Julien Gaspar-Oliveri pensait à l'origine interpréter lui-même le rôle de Vincent, mais il a finalement renoncé à jouer dans son propre film pour garder un œil extérieur sur le personnage. "Je connais très bien Benjamin Siksou, il avait lu le scénario, mais jamais je n'aurais envisagé, à l'origine, de lui proposer le rôle. Et puis, trois mois après, ça a été une révélation. Je l'ai vu, il venait de se couper les cheveux, il y avait quelque chose de différent... Le choix s'est fait en une demi-heure. Il dégage quelque chose d'immédiat pour le personnage", confie le metteur en scène.
Julien Gaspar-Oliveri a choisi Carole Franck pour jouer Gaev principalement pour son incertitude quant à sa capacité à interpréter ce rôle. Le cinéaste précise : "Ça m’intéresse de voir les acteurs déstabilisés, hors de leur zone de confort. Non pas de les mettre en péril, mais de faire en sorte qu'ils ne sentent jamais trop sûrs afin de ne jamais arrêter de puiser et de construire. Il y a, chez ces trois acteurs-là, quelque chose d'un peu instable, ils n'ont de cesse de questionner leur place en la défendant."
Un financement participatif a été organisé afin de permettre à l'équipe de meubler l'appartement où se déroule une partie du récit. Cet argent a également permis à Julien Gaspar-Oliveri de disposer d'une journée de tournage supplémentaire. Le réalisateur se rappelle :
"Nous n'avions plus d'argent, l'équipe décoration n'était pas en mesure de meubler l'appartement. Or, il fallait que cet intérieur soit crédible et qu'on puisse croire qu'une famille y avait réellement passé vingt ans. Comme choisir un acteur, les décors pour moi sont des choix essentiels. Villeperdue procède d'une économie très fragile. Tourner 9 à 10 séquences par jour n'a rien d'aisé, mais c'est aussi ça, faire un film, aujourd'hui, et cette économie “low-cost” a participé à l'énergie du projet, à nous placer dans une forme d'urgence."

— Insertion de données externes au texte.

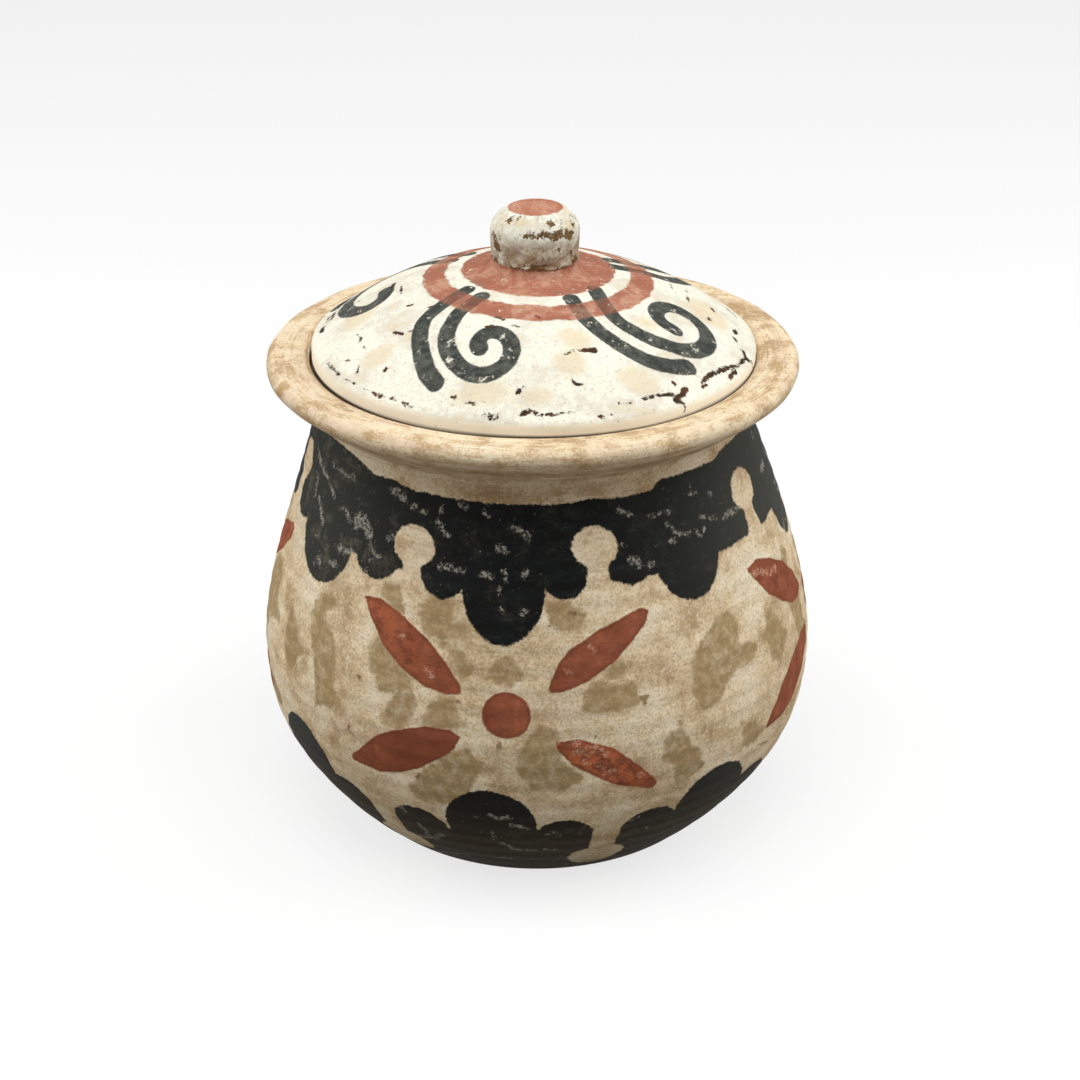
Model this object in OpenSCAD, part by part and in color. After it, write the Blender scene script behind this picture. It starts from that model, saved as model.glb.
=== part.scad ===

Villeperdue est un moyen métrage qui a tout de même été distribué en salles. Julien Gaspar-Oliveri raconte : "De par sa durée, le film a pu effrayer un certain nombre de festivals de courts métrages mais, quoi qu'il en soit, l'idée de le voir distribué en salles est venue très tôt. Au stade du scénario, déjà, l'objectif de la sortie avait été évoqué. Elle procédait d'un réel désir de la part de Stéphane Demoustier et de sa structure de production, Année Zéro, qui ont soutenu très fort le film avec Pierre-Alexandre Schwab, coproducteur du film, arrivé à peine quelques semaines avant le tournage. La fabrication de Villeperdue est peu ordinaire car tous les moyens ont été consacrés au film. Les producteurs ne se sont pas payés, une postproduction à moindre coût… Tous les partenaires ont fait des gestes. C’est là l’engagement total des producteurs. Il est clair que les aspects économiques et artistiques sont liés. C’est dans ces conditions qu’il a fallu parfois faire l’impasse sur certains plans, faute de temps, sans rien perdre. Au tournage, je décidais sur le moment de ne mettre en place qu’un plan pour raconter une scène entière. Je pense surtout à la séquence de la rivière, lorsque Régis débarque alors que les enfants sont dans l’eau. Il n’existe aucun plan sur leurs réactions. Cette scène, c’est un plan d’ensemble, radical, qui m’a beaucoup posé question sur le moment. Cette "débrouille" à participé à la construction et au ton du film, et le plus souvent, ces contraintes nous furent favorables. Pour toutes ces raisons, la sortie du film est une immense récompense. Nous sommes tous heureux de voir nos efforts aboutir ainsi, et je suis personnellement ravi que Villeperdue, qui me tient particulièrement à cœur, soit mon premier film à sortir en salle."